Joint Effort
Keeping knees, shoulders and hips healthy involves athletes, parents, coaches and physicians. And it starts early.
Youth sports specialization has led to special problems.
There’s been a shift in youth sports. Whereas in the past kids tended to play different sports in different seasons, exercising different muscle groups and parts of their bodies, the trend today is for kids in competitive leagues to dedicate all of their athletic activity to one sport—soccer, baseball, lacrosse, hockey, basketball—year-round, practicing several times a week, using the same muscles.
That’s led to injuries like ACL and labral tears occurring more often in younger athletes. Injuries that set those athletes up for arthritis in later years and even lead to joint replacement. This over-specialization, or professionalization of youth sports, producing single-sport athletes leads to higher rates of injury. Surgeons can repair the structure of injured joints, but they can’t undo the damage that’s been done, which often leads to further accelerated wear of cartilage, which in turn leads to arthritis.
Too much, too soon.
Shaka Walker, MD, is an orthopedic surgeon with a subspecialty in sports medicine at St. Clair Medical Group Orthopedic Surgery. His focus is helping people keep their joints healthy and treating injuries to help patients avoid developing arthritis later on. “I see patients as young as eight playing competitive baseball, soccer and hockey with a frequency and intensity that used to occur with much older athletes. Their coaches tell them that more is better—more reps, more snaps, more hits, more passes, more touches. But these are children who are growing and developing. They can overstress their body to a point where they start becoming chronically injured. I see kids who get tendonitis, and they end up in a boot and don’t want to rest. Because if you’re out for a month you miss three or four games, and you might lose your starting position.”
Dr.
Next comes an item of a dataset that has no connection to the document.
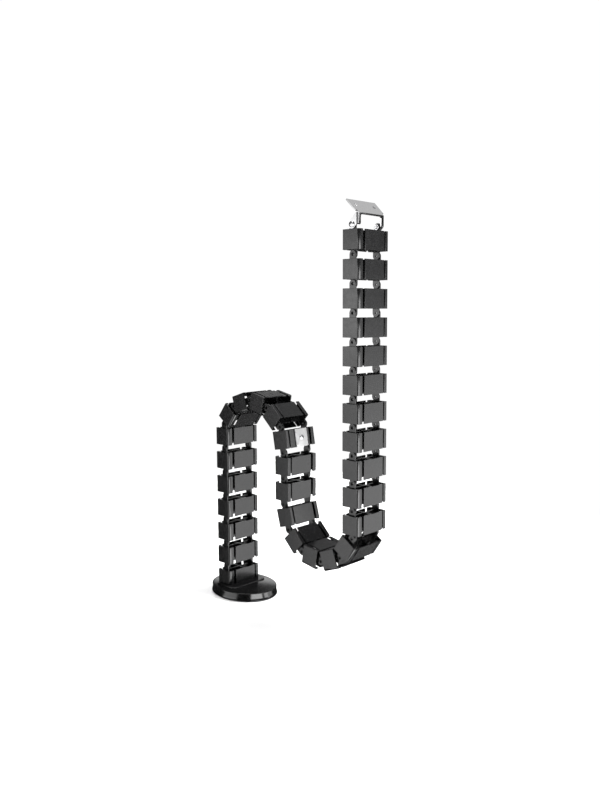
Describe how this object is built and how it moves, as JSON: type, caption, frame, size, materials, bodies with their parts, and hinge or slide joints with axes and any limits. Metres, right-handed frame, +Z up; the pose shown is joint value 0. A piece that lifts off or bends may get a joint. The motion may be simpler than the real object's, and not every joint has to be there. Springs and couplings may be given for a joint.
{
  "type": "cable spine",
  "caption": "Jointed cable spine: hollow hinged links rise from a weighted oval foot, fold over in an arch and end in a folded steel bracket that screws under a desk top.",
  "frame": {"origin": "middle of the oval foot's underside, on the floor", "axes": "+Z up, Y along the hinge pins, +X the way the chain folds over towards the bracket"},
  "size_m": [0.3561, 0.102, 0.6539],
  "materials": {
    "link": "satin",
    "cover": "satin",
    "weight": "matte",
    "pad": "matte",
    "link_plate": "satin",
    "bracket": "satin",
    "screws": "satin"
  },
  "bodies": {
    "base": {"base_cover": "cover", "base_weight": "weight", "base_pad": "pad", "base_link_screws": "screws", "base_weight_screws": "screws", "link_01": "link"},
    "link_02": {"link_02": "link"},
    "link_03": {"link_03": "link"},
    "link_04": {"link_04": "link"},
    "link_05": {"link_05": "link"},
    "link_06": {"link_06": "link"},
    "link_07": {"link_07": "link"},
    "link_08": {"link_08": "link"},
    "link_09": {"link_09": "link"},
    "link_10": {"link_10": "link"},
    "link_11": {"link_11": "link"},
    "link_12": {"link_12": "link", "link_plate": "link_plate", "link_plate_screw": "screws"},
    "link_13": {"link_13": "link"},
    "link_14": {"link_14": "link"},
    "link_15": {"link_15": "link"},
    "link_16": {"link_16": "link"},
    "link_17": {"link_17": "link"},
    "link_18": {"link_18": "link"},
    "link_19": {"link_19": "link"},
    "link_20": {"link_20": "link"},
    "link_21": {"link_21": "link"},
    "link_22": {"link_22": "link"},
    "link_23": {"link_23": "link"},
    "link_24": {"link_24": "link"},
    "link_25": {"link_25": "link"},
    "link_26": {"link_26": "link"},
    "link_27": {"link_27": "link"},
    "link_28": {"link_28": "link"},
    "link_29": {"link_29": "link"},
    "link_30": {"link_30": "link"},
    "bracket": {"bracket": "bracket", "bracket_bolts": "screws", "bracket_nuts": "screws"}
  },
  "joints": [
    {"name": "hinge_01", "type": "hinge", "parent": "base", "child": "link_02", "pos_m": [-0.015, 0, 0.0487], "axis": [0, 1, 0], "range_deg": [-40, 20]},
    {"name": "hinge_02", "type": "hinge", "parent": "link_02", "child": "link_03", "pos_m": [-0.015, 0, 0.0907], "axis": [0, -1, 0], "range_deg": [-20, 40]},
    {"name": "hinge_03", "type": "hinge", "parent": "link_03", "child": "link_04", "pos_m": [-0.015, 0, 0.1327], "axis": [0, 1, 0], "range_deg": [-40, 20]},
    {"name": "hinge_04", "type": "hinge", "parent": "link_04", "child": "link_05", "pos_m": [-0.015, 0, 0.1747], "axis": [0, -1, 0], "range_deg": [-20, 40]},
    {"name": "hinge_05", "type": "hinge", "parent": "link_05", "child": "link_06", "pos_m": [-0.015, 0, 0.2167], "axis": [0, 1, 0], "range_deg": [-40, 20]},
    {"name": "hinge_06", "type": "hinge", "parent": "link_06", "child": "link_07", "pos_m": [-0.015, 0, 0.2587], "axis": [0, -1, 0], "range_deg": [-20, 40]},
    {"name": "hinge_07", "type": "hinge", "parent": "link_07", "child": "link_08", "pos_m": [-0.015, 0, 0.3007], "axis": [0, 1, 0], "range_deg": [-78, 2]},
    {"name": "hinge_08", "type": "hinge", "parent": "link_08", "child": "link_09", "pos_m": [0.01086, 0, 0.3338], "axis": [0, -1, 0], "range_deg": [-6, 74]},
    {"name": "hinge_09", "type": "hinge", "parent": "link_09", "child": "link_10", "pos_m": [0.0508, 0, 0.34678], "axis": [0, 1, 0], "range_deg": [-70, 10]},
    {"name": "hinge_10", "type": "hinge", "parent": "link_10", "child": "link_11", "pos_m": [0.09188, 0, 0.33804], "axis": [0, -1, 0], "range_deg": [-9, 71]},
    {"name": "hinge_11", "type": "hinge", "parent": "link_11", "child": "link_12", "pos_m": [0.1226, 0, 0.3094], "axis": [0, 1, 0], "range_deg": [-77, 3]},
    {"name": "hinge_12", "type": "hinge", "parent": "link_12", "child": "link_13", "pos_m": [0.12989, 0, 0.26804], "axis": [0, -1, 0], "range_deg": [-30, 50]},
    {"name": "hinge_13", "type": "hinge", "parent": "link_13", "child": "link_14", "pos_m": [0.12989, 0, 0.22604], "axis": [0, 1, 0], "range_deg": [-40, 40]},
    {"name": "hinge_14", "type": "hinge", "parent": "link_14", "child": "link_15", "pos_m": [0.12989, 0, 0.18404], "axis": [0, -1, 0], "range_deg": [-55, 25]},
    {"name": "hinge_15", "type": "hinge", "parent": "link_15", "child": "link_16", "pos_m": [0.14076, 0, 0.14347], "axis": [0, 1, 0], "range_deg": [-10, 70]},
    {"name": "hinge_16", "type": "hinge", "parent": "link_16", "child": "link_17", "pos_m": [0.17046, 0, 0.11377], "axis": [0, -1, 0], "range_deg": [-75, 5]},
    {"name": "hinge_17", "type": "hinge", "parent": "link_17", "child": "link_18", "pos_m": [0.21183, 0, 0.10648], "axis": [0, 1, 0], "range_deg": [-10, 70]},
    {"name": "hinge_18", "type": "hinge", "parent": "link_18", "child": "link_19", "pos_m": [0.25129, 0, 0.12084], "axis": [0, -1, 0], "range_deg": [-75, 5]},
    {"name": "hinge_19", "type": "hinge", "parent": "link_19", "child": "link_20", "pos_m": [0.27538, 0, 0.15525], "axis": [0, 1, 0], "range_deg": [-5, 75]},
    {"name": "hinge_20", "type": "hinge", "parent": "link_20", "child": "link_21", "pos_m": [0.27538, 0, 0.19725], "axis": [0, -1, 0], "range_deg": [-40, 40]},
    {"name": "hinge_21", "type": "hinge", "parent": "link_21", "child": "link_22", "pos_m": [0.27538, 0, 0.23925], "axis": [0, 1, 0], "range_deg": [-40, 40]},
    {"name": "hinge_22", "type": "hinge", "parent": "link_22", "child": "link_23", "pos_m": [0.27538, 0, 0.28125], "axis": [0, -1, 0], "range_deg": [-40, 40]},
    {"name": "hinge_23", "type": "hinge", "parent": "link_23", "child": "link_24", "pos_m": [0.27538, 0, 0.32325], "axis": [0, 1, 0], "range_deg": [-40, 40]},
    {"name": "hinge_24", "type": "hinge", "parent": "link_24", "child": "link_25", "pos_m": [0.27538, 0, 0.36525], "axis": [0, -1, 0], "range_deg": [-40, 40]},
    {"name": "hinge_25", "type": "hinge", "parent": "link_25", "child": "link_26", "pos_m": [0.27538, 0, 0.40725], "axis": [0, 1, 0], "range_deg": [-40, 40]},
    {"name": "hinge_26", "type": "hinge", "parent": "link_26", "child": "link_27", "pos_m": [0.27538, 0, 0.44925], "axis": [0, -1, 0], "range_deg": [-40, 40]},
    {"name": "hinge_27", "type": "hinge", "parent": "link_27", "child": "link_28", "pos_m": [0.27538, 0, 0.49125], "axis": [0, 1, 0], "range_deg": [-40, 40]},
    {"name": "hinge_28", "type": "hinge", "parent": "link_28", "child": "link_29", "pos_m": [0.27538, 0, 0.53325], "axis": [0, -1, 0], "range_deg": [-40, 40]},
    {"name": "hinge_29", "type": "hinge", "parent": "link_29", "child": "link_30", "pos_m": [0.27538, 0, 0.57525], "axis": [0, 1, 0], "range_deg": [-40, 40]},
    {"name": "bracket_hinge", "type": "hinge", "parent": "link_30", "child": "bracket", "pos_m": [0.27538, 0, 0.61725], "axis": [0, -1, 0], "range_deg": [-35, 90]}
  ]
}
Walker believes parents need to ask the right questions of coaches before their child plays any sort of competitive sport, such as what they do in terms of injury prevention and how they deal with issues of athletic fluency—an athlete’s ability to perform specific movements and skills as easily and swiftly as possible.
Tips for long-term joint health.
By the time an adult sees a doctor with bone-on-bone, advanced arthritis, the process likely started 20 or 30 years ago—when interventions could have helped preserve the joint. “One of the most common symptoms is intermittent pain that occurs with activity,” says Dr. Walker. And people think, ‘well, it’s probably not a huge deal.’ But every time you feel joint pain, especially with activity, that’s the joint telling you there’s something wrong. If you ignore it, you can start to accumulate damage that can lead to arthritis and possible joint replacement.”
Dr. Walker has some advice for avoiding that scenario. “The most important thing is to listen to your body,” he says. “Just like taking your car to a mechanic when something doesn’t sound right, you should ask a physician to take a look when something doesn’t feel right.”
“It’s also important to maintain a healthy weight. Joints can tolerate only so much physical stress and strain. For weight-bearing joints like hips and the knees, weight is a major driver of arthritis. I tell my patients about maintaining the right type of diet. Eating a mix of fruits and vegetables, staying away from refined sugars, and eating the right types of proteins. Plant-based proteins, for instance nuts like almonds and walnuts, tend to reduce inflammation, as does olive oil. Fish like salmon that contain a lot of omega-3 fatty acids are very healthy for joints.”
For younger patients, Dr. Walker recommends maintaining a body mass index below 25, making sure they’re doing the right type of strengthening and weight bearing exercises to strengthen the muscles that support their joints, and monitoring their activity to avoid additional strain or damage to those joints.
“Exercise can help preserve joint health,” he says. “People at an ideal body weight who have good muscular strength and exercise regularly decrease the likelihood of developing osteoarthritis over the long term. From an evidence-based standpoint, those are the best things you can do to preserve the health of your joints.”
Dr. Walker specializes in orthopedic surgery. He earned his medical degree at Georgetown University, Washington, D.C., and completed a residency in orthopedic surgery at University of California, San Francisco, with subspecialty training in Sports Medicine. He later served as Chief of Orthopedic Services and Director of the Sports Injury Clinic at Landstuhl Regional Medical Center, Germany. Dr. Walker is board-certified by the American Board of Orthopaedic Surgery. He practices with St. Clair Medical Group.